Il 15 maggio del 2002 saranno
trascorsi vent'anni dalla morte di Joe Tasker e Peter Boardman, tra i più
forti alpinisti inglesi.
La traduzione in italiano di questo libro di Maria Coffey cade pertanto
nel momento di questo storico anniversario.
Nella sua prefazione Chris Bonington sottolinea che questo libro “possiede
una prospettiva molto diversa dal solito racconto di una scalata, una
prospettiva che forse molti di noi scalatori troveranno scomoda”.

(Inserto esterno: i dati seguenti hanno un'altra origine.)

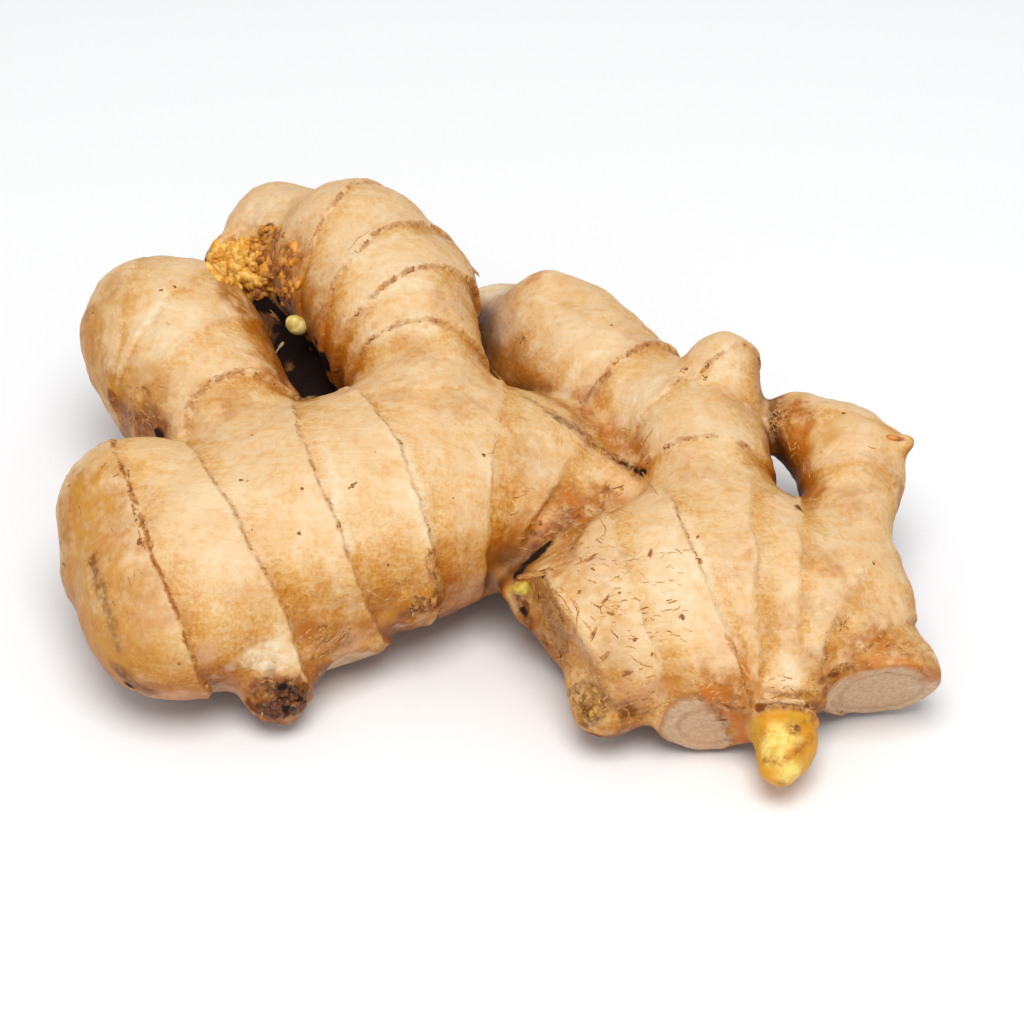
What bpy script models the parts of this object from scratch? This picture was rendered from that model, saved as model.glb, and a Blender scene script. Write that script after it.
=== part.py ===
# A fresh ginger root: one grown rhizome of swollen fingers, lying on three low spots.
# Every length below is in millimetres. The root stands on the plane z = 0, with its
# origin under the middle of its outline, its long side along x and its top along z.
# The form is a set of lobes, each a row of round sections along a bent centre line.
# The lobes run smoothly together into one body, which then gets its growth rings,
# lumps, crusts and cut scars.

import math

import bmesh
import bpy
import numpy as np
from mathutils import Matrix, Vector, noise

MM = 0.001              # metres in a millimetre
GRID = 1.1              # spacing of the modelling mesh
BLEND = 2.0             # how softly two lobes run together
TRIANGLES = 10400       # faces of the finished solid
OUTLINE_MIDDLE = (0.2, -1.1)    # where the middle of the outline is as modelled
CUT_EDGE = 0.6          # how far the rim of a cut face is rounded
SPLINE_STEPS = 5        # pieces of centre line between two sections
SECTION_SPACING = 0.3   # distance between the balls that fill a lobe, in radii

# One lobe: sections (x, y, z, radius) along its centre line, how much wider it is
# across y than it is high, and a cut face as (point, outward direction).
LOBES = {
    # The big left body, its blunt left end and a small swelling on it
    "front": {"sections": [(-60.5, -35.5, 20.8, 20), (-49.5, -28.5, 21.2, 21.5),
                           (-34, -20.5, 22.6, 22), (-16.5, -12.5, 22.6, 21.5),
                           (1.5, -4, 20.5, 17.5), (13.5, -3.5, 18, 14), (25, -7, 18, 9)],
              "wide": 1.28},
    "front_cap": {"sections": [(-69.5, -23, 27, 15.5)]},
    "front_bump": {"sections": [(-77.5, -32, 20, 6.5)]},
    # Two thick fingers that grow back and up from the left body
    "finger_left": {"sections": [(-49.5, -3.5, 27, 14), (-60, 15, 29, 17.5),
                                 (-65.5, 26, 31, 18.5), (-68.5, 29.5, 32, 17)]},
    "finger_tall": {"sections": [(-13.5, -3, 28, 17), (-14.5, 12, 33, 13),
                                 (-20.5, 28.5, 37, 17), (-28.4, 45, 40, 16.8)]},
    "tall_knob": {"sections": [(-14.5, 38.5, 37, 10.5)]},
    "finger_behind": {"sections": [(-34, 52.5, 35, 13), (-46.5, 64, 33, 12)]},
    # Low growth that closes the gap between those two fingers
    "web": {"sections": [(-42, 12, 12, 10), (-37, 27, 13, 11.5), (-40, 42, 16, 10),
                         (-46, 52, 20, 8)]},
    # The right body, shrivelled where it was broken off at its left end
    "right": {"sections": [(9.5, -48, 16, 13.5), (21, -46, 18, 16), (33.5, -38, 19, 18),
                           (47.5, -34.5, 18.6, 18.8), (60, -38.5, 17.5, 16), (69.5, -39, 18, 11)],
              "wide": 1.2,
              "cut": ((14.8, -49.2, 15.2), (-0.88, -0.43, -0.2))},
    # The joint between the two bodies, deep in the crease
    "joint": {"sections": [(8, -13, 14, 10), (21, -31, 14, 13)]},
    # The arm that runs back and left from it, with its knobs and a stub
    "arm": {"sections": [(43.5, -27, 21.5, 12.5), (42, -4, 26, 12.8), (33, 13, 22.5, 13.2),
                         (16.5, 34, 19.5, 17), (3, 47.5, 14, 15)]},
    "arm_tip": {"sections": [(-2, 53, 13, 8), (-6.5, 57.5, 12, 5)]},
    "arm_stub": {"sections": [(47.4, 5.5, 27, 6.8), (47.1, 15.5, 34.2, 7.5)]},
    "arm_knob": {"sections": [(12, 43.5, 30, 7), (18.5, 40.5, 29.3, 6)]},
    "arm_knob_low": {"sections": [(22, 32.5, 26, 6.6)]},
    # The short hooked finger at the right
    "finger_right": {"sections": [(70, -38, 19.5, 9.5), (70.2, -24, 24, 8.2),
                                  (72, -4.5, 24.6, 10.7), (62.8, 6, 26.4, 7.4)]},
    # Two stubs cut off flat, and an old round scar between them and the left end
    "stub_middle": {"sections": [(40.5, -53.5, 17, 12), (41.5, -62, 11, 10)],
                    "cut": ((39.5, -64, 10), (0, -0.97, -0.25))},
    "stub_right": {"sections": [(68, -47.5, 17, 11), (74.2, -55.3, 12.6, 12)],
                   "cut": ((74.5, -55.5, 9), (0.1, -0.9, -0.43))},
    "stub_left": {"sections": [(-33, -40, 13, 9.5), (-30, -42, 9.5, 8)],
                  "cut": ((-25.5, -41, 7), (0.25, -0.76, -0.6))},
    "round_scar": {"sections": [(23, -54, 13, 8.5), (21.2, -59, 10.6, 5.8)]},
    # Buds
    "crust_bud": {"sections": [(-57.5, 57, 31.5, 4.2), (-51, 55, 31, 6.8), (-46, 52, 29, 6.5),
                               (-42.5, 47, 28, 5)]},
    "yellow_bud": {"sections": [(56, -54, 15, 7), (55.5, -63, 11.5, 5.4),
                                (55.5, -67.5, 10, 6.3), (54.3, -73.5, 9.2, 4.3)]},
    "brown_bud": {"sections": [(-39.5, -48.5, 14, 7.5), (-41.5, -52.5, 9, 6)]},
    "point_bud": {"sections": [(78.5, -5, 30, 1.8), (82.8, -5.5, 31.6, 1)]},
    "green_bud": {"sections": [(8, -36, 15, 3), (4.5, -34.5, 17.5, 2)]},
}

# The growth rings: which lobes each one goes round, a point on it, and the heading
# and rise in degrees of the way it steps down, then its strength.
LEFT_BODY = ("front", "front_cap", "front_bump", "stub_left", "brown_bud")
LEFT_FINGER = ("finger_left",)
TALL_FINGER = ("finger_tall", "tall_knob", "finger_behind")
ARM = ("arm", "arm_tip", "arm_stub", "arm_knob", "arm_knob_low")
RIGHT_BODY = ("right", "stub_middle", "round_scar")
RIGHT_FINGER = ("finger_right", "point_bud")
RIGHT_STUB = ("stub_right", "right")
RINGS = [
    (LEFT_BODY, (-63.5, -46.5, 37.5), 17, 14, 0.8),
    (LEFT_BODY, (-47.5, -38.5, 35.5), 26, 11, 1.0),
    (LEFT_BODY, (-30.5, -32.5, 36), 15, 17, 1.0),
    (LEFT_BODY, (-16.5, -24.5, 36), 24, 1, 1.0),
    (LEFT_BODY, (0.5, -18.5, 34), -3, -3, 0.9),
    (LEFT_BODY, (13, -16, 28.5), -26, -9, 0.8),
    (LEFT_FINGER, (-54, 0.5, 42), -66, 33, 1.0),
    (LEFT_FINGER, (-60.5, 10.5, 45.5), -45, -5, 0.6),
    (LEFT_FINGER, (-67, 19, 47.5), -35, -4, 0.5),
    (LEFT_FINGER, (-75.5, 19.5, 45), -9, 5, 0.5),
    (TALL_FINGER, (-17.5, -3, 43), -87, -30, 0.5),
    (TALL_FINGER, (-15, 13, 45.5), -81, -2, 1.0),
    (TALL_FINGER, (-17.5, 23.5, 51.5), -56, -4, 1.0),
    (TALL_FINGER, (-23.5, 33, 54), -46, 7, 0.8),
    (TALL_FINGER, (-34.5, 40.5, 54), -34, 9, 0.9),
    (ARM, (20.5, 11.5, 32), -48, 6, 1.0),
    (ARM, (32.5, 2.5, 36), -57, 7, 0.6),
    (ARM, (40, -11.5, 36), -93, -12, 1.0),
    (RIGHT_BODY, (26.5, -45.5, 30.5), 12, 10, 0.6),
    (RIGHT_BODY, (41, -48.5, 30.5), 15, 12, 1.0),
    (RIGHT_BODY, (50, -48.5, 32.5), -3, 6, 0.8),
    (RIGHT_BODY, (58.5, -53, 27.5), -4, 3, 0.9),
    (RIGHT_STUB, (69, -47, 29.5), -32, 7, 0.8),
    (RIGHT_STUB, (73, -54, 22), -47, -18, 0.9),
    (RIGHT_FINGER, (72, -14, 34), -95, -10, 0.6),
    (RIGHT_FINGER, (74, -1, 36), -110, -15, 0.5),
]
RING_STEP = 0.5         # half the drop of the skin at a ring
RING_EDGE = 0.7         # how far that drop takes along the skin
RING_FADE = 6.0         # how far the swelling beside a ring reaches
RING_WAVER = 0.9        # how far a ring wanders from its plane
RING_LIP = 0.3          # the raised edge on a ring's high side

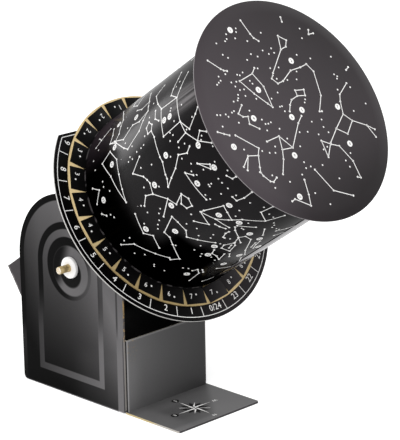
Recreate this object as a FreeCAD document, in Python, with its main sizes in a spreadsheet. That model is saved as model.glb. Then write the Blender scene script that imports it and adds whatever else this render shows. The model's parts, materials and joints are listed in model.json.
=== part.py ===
import FreeCAD, Part
import Sketcher
import math
import os

# Table planetarium made of printed card. A drum with a star map turns about the
# polar axis in front of an hour dial, and the head behind the dial tilts between
# two side plates. Millimetres. The origin is on the floor, straight below the
# tilt axle: +X to the right seen from the front, -Y to the front, +Z up.
# Pieces of the head are placed in a frame of their own: its origin is the middle
# of the axle, z runs forward along the polar axis and y points up in the dial.

Vector = FreeCAD.Vector
Rotation = FreeCAD.Rotation
Placement = FreeCAD.Placement

doc = FreeCAD.newDocument("planetarium_projector")
sizes = doc.addObject("Spreadsheet::Sheet", "sizes")

driving = {
    # stand
    "stand_width": 90.0,        # over the outer faces of the side plates
    "side_thick": 1.5,
    "side_front": 59.0,         # from the axle forward to the plate's edge
    "side_back": 63.0,          # from the axle back to the plate's edge
    "arch_height": 107.0,       # centre of the arch above the floor
    "side_corner": 4.0,         # rounded foot corners
    "axle_height": 109.0,
    "wall_thick": 1.2,
    "wall_gap": 0.6,            # front wall stands this far ahead of the plates
    "wall_flange": 16.0,
    "wall_fold": 0.9,           # outer radius of a fold
    "front_wall_height": 61.0,
    "rear_wall_height": 24.0,
    "base_thick": 1.5,
    "flap_width": 89.0,
    "flap_front": 119.0,        # front edge of the flap ahead of the axle
    "flap_corner": 2.0,
    "strip_leg": 10.0,
    "strip_thick": 0.8,
    "strip_length": 80.0,
    # tilt axle
    "axle_radius": 3.0,
    "axle_stub": 13.2,          # beyond the outer face of a side plate
    "axle_chamfer": 0.5,
    "running": 0.05,            # radial clearance of a shaft that turns
    "face_play": 0.1,           # between flat faces that slide on each other
    "ring_radius": 8.75,
    "ring_thick": 3.0,
    "ring_round": 0.5,
    "bearing_radius": 14.0,
    "bearing_thick": 1.5,
    "spacer_radius": 7.0,
    # head box
    "latitude": 34.4,           # tilt of the polar axis at rest, in degrees
    "axis_rise": 12.6,          # polar axis above the tilt axle
    "sleeve_width": 82.0,
    "sleeve_depth": 66.0,
    "sleeve_rear": 77.5,        # rear end of the sleeve behind the axle
    "dial_front": 83.1,         # front face of the hour plate ahead of the axle
    "card": 1.2,
    "board": 1.5,
    # hour plate and hub
    "hour_radius": 100.9,
    "hour_cut": 71.3,           # straight top edge above the polar axis
    "hour_corner": 1.5,
    "hub_radius": 24.0,
    "hub_thick": 1.6,
    "retainer_radius": 31.0,
    "retainer_thick": 1.2,
    # drum
    "drum_lift": 0.3,           # date disc ahead of the hour plate
    "date_radius": 88.8,
    "date_thick": 1.0,
    "drum_radius": 74.2,
    "drum_thick": 0.6,
    "drum_front": 166.4,        # front of the front disc ahead of the dial face
    "tab_count": 24,
    "tab_reach": 87.2,          # outer edge of a glue tab from the polar axis
    "tab_width": 19.2,
    "tab_thick": 0.5,
    "drum_turn": 2.85,          # first glue tab, counted from +X, in degrees
    "disc_radius": 88.0,
    "disc_thick": 0.8,
    "collar_thick": 0.5,
    "collar_height": 10.0,
    "collar_width": 8.0,
    "seam_width": 12.0,
    # lamp
    "lamp_back": 71.6,          # lamp behind the front of the front disc
    "tube_radius": 8.0,
    "tube_wall": 1.1,
    "tube_rear": 18.5,
    "tube_front": 150.0,
    "shell_radius": 5.6,
    "bulb_radius": 5.5,
    "cap_radius": 4.7,
    # battery, switch and leads
    "battery_length": 61.0,
    "battery_height": 62.0,
    "battery_thick": 22.0,
    "battery_rear": 76.0,       # rear face behind the axle
    "bay_side_room": 3.25,      # bay opening wider than the battery, each side
    "tongue_width": 6.0,
    "tongue_thick": 0.5,
    "tongue_reach": 5.5,
    "lid_width": 74.0,
    "lid_length": 28.0,
    "lid_thick": 0.8,
    "lid_hinge": 50.0,          # fold of the lid behind the axle
    "switch_behind": 25.0,      # switch behind the axle
    "slot_length": 9.0,
    "slot_width": 3.6,
    "slider_length": 4.0,       # slides by the slot's length less this and the play
    "slider_width": 2.8,
    "wire_radius": 0.7,
}

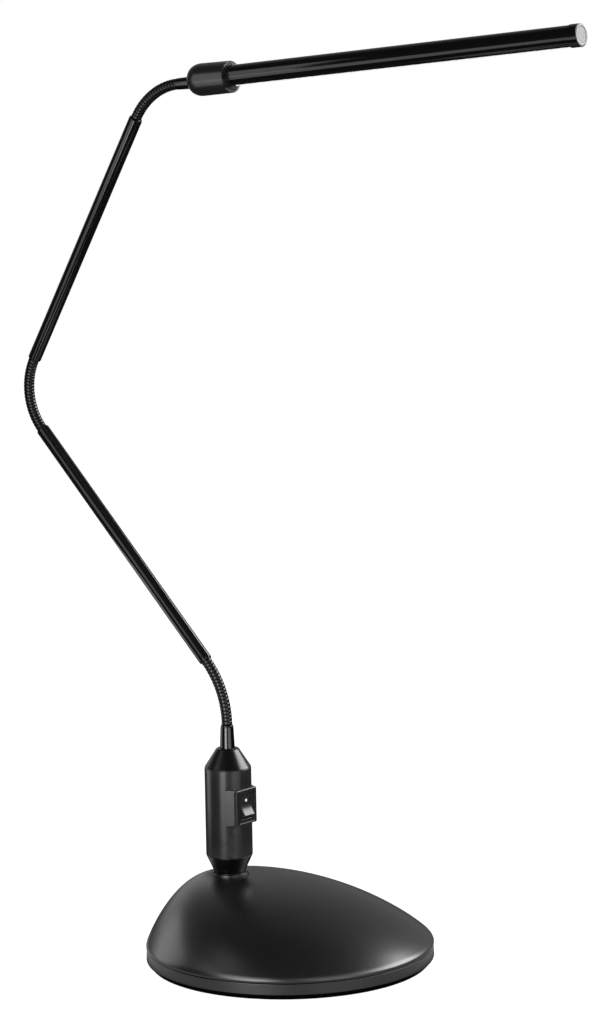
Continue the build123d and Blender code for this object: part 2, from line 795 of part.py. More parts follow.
def board_width():
    """As wide as the tube's bore allows at the board's far face."""
    bore = lamp_tube_radius - lamp_tube_wall
    depth = led_board_offset + led_board_thickness
    return min(led_board_width, 2 * math.sqrt(bore ** 2 - depth ** 2) - 2 * fit)


def led_chips():
    wide, long, tall = led_size
    count = 1 + int((slot_end() - slot_start() - led_first - long / 2) // led_pitch)
    chips = [Pos(-led_board_offset + tall / 2, 0, slot_start() + led_first + led_pitch * i) * Box(tall, wide, long)
             for i in range(count)]
    return group(on_tube(chip) for chip in chips)


def tube_plug():
    """Closes the tube's rear end; its shoulder keeps the tube from sliding out of the bush."""
    shoulder = tube_plug_shoulder + lamp_tube_radius
    inner = lamp_tube_radius - lamp_tube_wall - fit
    low = tube_rear - tube_plug_flange
    high = tube_rear + tube_plug_length
    plug = rod(shoulder, low, tube_rear) + rod(inner, tube_rear, high)
    return on_tube(plug - rod(tube_plug_bore, low - 1, high + 1))


def tube_end_ring():
    inner = lamp_tube_radius - lamp_tube_wall / 2 + fit
    ring = tube(end_ring_radius, inner, slot_end(), tube_front - end_cap_thickness)
    ring += tube(end_ring_radius, end_cap_radius + fit, tube_front - end_cap_thickness, tube_front)
    return on_tube(ring)


def tube_end_cap():
    low = tube_front - end_cap_thickness
    cap = rod(end_cap_radius, low, tube_front + end_cap_proud)
    cap += rod(lamp_tube_radius - lamp_tube_wall - fit, low - end_cap_spigot, low)
    return on_tube(fillet(cap.edges().sort_by(Axis.Z)[-1:], end_cap_edge))


# ---------------------------------------------------------------- all pieces
def all_parts():
    parts = {function.__name__: function() for function in (
        base_cover, base_pan, ballast_plate, ballast_screws, foot_pad, cover_screws, cord_grommet,
        terminal_block, driver_tray, driver_board, driver_transformer, driver_capacitor, swivel_bush,
        swivel_washer, column_foot, column_nut, column_washer, column_shell, switch_bezel, switch_body,
        switch_terminals, column_cap, column_ferrule, ferrule_nut, column_leads, switch_rocker, rocker_dot,
        head_ferrule, head_rear_cap, head_barrel, head_clear_ring, head_bush, head_tube, tube_plug,
        led_board, led_chips, tube_diffuser, tube_end_ring, tube_end_cap)}
    for name, (start, length, turn) in NECKS.items():
        points = hinge_points(start, length, turn)
        for i in range(neck_hinges - 1):
            parts[f"neck_{name}_link_{i + 1}"] = neck_link(points[i], points[i + 1])
    for name, point, length in (("lower", lower_tube_start, lower_tube_length),
                                ("upper", upper_tube_start, upper_tube_length)):
        parts[f"{name}_tube"] = arm_tube(point, length)
        parts[f"{name}_tube_plugs"] = arm_tube_plugs(point, length)
        parts[f"{name}_tube_lead"] = arm_tube_lead(point, length)
    return parts


os.makedirs("parts", exist_ok=True)
for node, shape in all_parts().items():
    export_step(shape, f"parts/{node}.step")
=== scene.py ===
import json
import math

import bmesh
import bpy
from mathutils import Matrix, Vector


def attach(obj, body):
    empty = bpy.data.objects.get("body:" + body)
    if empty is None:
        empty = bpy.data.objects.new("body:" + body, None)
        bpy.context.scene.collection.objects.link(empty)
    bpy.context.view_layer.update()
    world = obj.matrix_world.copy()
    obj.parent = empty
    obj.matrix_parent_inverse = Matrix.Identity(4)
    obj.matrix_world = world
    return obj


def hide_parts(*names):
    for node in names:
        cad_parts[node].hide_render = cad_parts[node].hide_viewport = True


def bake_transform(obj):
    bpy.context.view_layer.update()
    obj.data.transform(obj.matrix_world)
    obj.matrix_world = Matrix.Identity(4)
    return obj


# A gooseneck desk lamp. Sizes here are millimetres, turned into metres as each mesh is made.
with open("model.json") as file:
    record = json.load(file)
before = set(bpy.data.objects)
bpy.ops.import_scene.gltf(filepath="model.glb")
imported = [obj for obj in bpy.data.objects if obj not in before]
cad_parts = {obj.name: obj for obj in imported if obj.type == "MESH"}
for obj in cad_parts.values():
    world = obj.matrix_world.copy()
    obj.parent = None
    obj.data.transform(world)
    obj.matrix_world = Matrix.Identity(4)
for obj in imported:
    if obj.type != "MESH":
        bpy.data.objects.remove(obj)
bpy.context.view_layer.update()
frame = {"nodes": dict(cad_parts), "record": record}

MM = 0.001
TURNS = 144                     # segments round a turned piece
COLUMN_X = -48.4
SWITCH_TURN = -5.0
SWITCH_HEIGHT = 101.0
ROCKER_THROW = 28.0


# ---------------------------------------------------------------- places
def aimed(x, z, heading):
    """The place at (x, z) whose Z runs along the heading in the X-Z plane and whose Y stays Y."""
    c, s = math.cos(math.radians(heading)), math.sin(math.radians(heading))
    return Matrix(((s, 0, c, x), (0, 1, 0, 0), (-c, 0, s, z), (0, 0, 0, 1)))


def straight(point, length):
    """The (x, z, heading) that a straight run from this one ends with."""
    x, z, heading = point
    a = math.radians(heading)
    return x + length * math.cos(a), z + length * math.sin(a), heading


def bent(point, length, turn):
    """The (x, z, heading) that an arc from this one ends with."""
    x, z, heading = point
    half = math.radians(turn) / 2
    if abs(half) < 1e-9 or abs(length) < 1e-9:
        return straight(point, length)
    chord = length * math.sin(half) / half
    middle = math.radians(heading) + half
    return x + chord * math.cos(middle), z + chord * math.sin(middle), heading + turn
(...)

E' la storia, infatti, di una tragedia alpinistica vissuta dalla parte di
chi
non pratica la montagna e resta ad assistere impotente alla perdita di un
grande amore.
Il 15 maggio 1982 Joe Tasker e Peter Boardmann vanno all'assalto finale
della cima dell'Everest percorrendo la famosa cresta Est-Nord-Est, segnata
da difficili e ostili pinnacoli.
Scompaiono alla vista di Chris Bonington mentre, con apprensione, li segue
con un binocolo.
Il 17 maggio non sono ancora visibili e Bonington, a quel punto, matura la
convinzione della loro morte. Joe Tasker aveva un legame affettivo con
Maria Coffey, rimasta a casa ad attenderlo.
Il libro narra la storia della nascita di questo legame e della violenta
interruzione di quell'amore, con la tragica morte di Joe.
Maria Coffey è veramente bravissima a descrivere i sentimenti che la
legavano a quel giovane, fortissimo alpinista, a descrivere il suo
incredibile pellegrinaggio alle pendici dell'Everest per rendersi conto
della morte di Joe.
Racconta che, all'inizio, al sorgere di quel legame, tentava di
contrastare, quasi di opporsi, a quei sentimenti, consapevole che la
relazione con un alpinista di quel livello l'avrebbe trascinata in una
vita molto dura, fatta di grande dinamismo e felicità ma anche di lunghe e
angoscianti attese mentre il suo uomo era in spedizione.
E' una testimonianza importante che ci descrive un Joe Tasker nuovo e
diverso rispetto agli altri libri scritti su di lui. Maria racconta come Joe fosse pressato da un incalzare continuo di
spedizioni, dall'affannosa ricerca di sponsorizzazioni e finanziamenti. Lo descrive stanco, preoccupato, esausto.
Ecco, questo è il messaggio importante del libro. Dietro le grandi conquiste himalayane, vi
è una realtà meno splendente e avvincente. E' la realtà di una ricerca ossessiva della scalata estrema. La corsa agli ottomila
è diventata una giostra che difficilmente
risparmia gli alpinisti più forti. E' una giostra che ha commercializzato e svilito lo spirito più puro dell'alpinismo di ricerca, della conquista silenziosa e solitaria. Ormai vi sono dei veri e propri cataloghi, divulgati da grandi agenzie
di trekking, nei quali ciascuno di noi può scegliere l'ottomila che
preferisce scalare. Ho visto degli sherpa d'alta quota trascinare in vetta dei clienti che
avevano profumatamente pagato per scalare un ottomila.
La fortissima coppia Tasker-Boardmann apparteneva ancora a quell'alpinismo straordinario che apriva sempre nuovi itinerari sulle vette più alte
della Terra. Ma già allora c'erano i primi segnali di una corsa esasperata, fine a sé stessa.
Secondo le ultime testimonianze, riportate in questo libro, Joe e Peter
non sono precipitati per l'immensa parete Kangshung, ma si sono addormentati
per sempre, sfiniti dalla stanchezza, sotto il secondo pinnacolo. Erano reduci da un tentativo drammatico al K2 e all'Everest, parete
ovest, in invernale.
E' su questo che dobbiamo riflettere.